The small study included 172 participants all over the age of 80.
Ninety-nine participants got their second jab at three weeks, while the remaining 73 participants received their second shot 12 weeks later.
An earlier paper, published in Plos Biology in April found that delaying the second dose of the Pfizer vaccine to 12 weeks prevented more hospitalisations and deaths when compared with a three-week interval.
Although the paper points out that when compared to the Moderna — the other mRNA COVID vaccine — a shorter delay of between six to 12 weeks between Pfizer doses can yield greater results in terms of reducing hospitalisations and deaths.
This finding, however, relies on how long immunity lasts after the first dose.
The researchers studied two hypothetical scenarios, one in which immunity drops before the second dose, and one in which it doesn’t.
In the best case scenario where immunity doesn’t wane before the second dose, there were fewer infections, hospitalisations and deaths. In the worst case scenario, the benefit of delaying the second dose was far lower since fewer infections, hospitalisations and deaths were prevented.

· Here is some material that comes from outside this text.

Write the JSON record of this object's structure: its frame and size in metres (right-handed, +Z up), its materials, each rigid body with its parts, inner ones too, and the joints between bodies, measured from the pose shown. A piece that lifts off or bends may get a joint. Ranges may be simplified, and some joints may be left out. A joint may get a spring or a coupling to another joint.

The decrease in hospitalisations and deaths were based on the assumption that every day, 30 people were being vaccinated for every 10 000 people in the population. The researchers argue that as immunisation programmes speed up and more people get the jab each day, the same reduction of deaths and hospitalisation would be achieved with a shorter interval.
Similar mathematical modelling done in Canada in an April preprint study compared dosing intervals of three and four months to a baseline of six weeks between jabs. The paper found that by extending the time between shots up to four months, there was a greater reduction in severe disease.
Ultimately, the projections showed that for older people (those above 75) the ideal gap between doses was 16 weeks (four months). While a longer time frame of six months was actually able to offer more protection for people between the ages of 20 and 74 years old.
This paper echoes the Plos Biology study in that it also found that it was more beneficial to extend the gap between doses when there is limited access to vaccines, because it allows for more people to be at least partially immunised over a shorter period of time.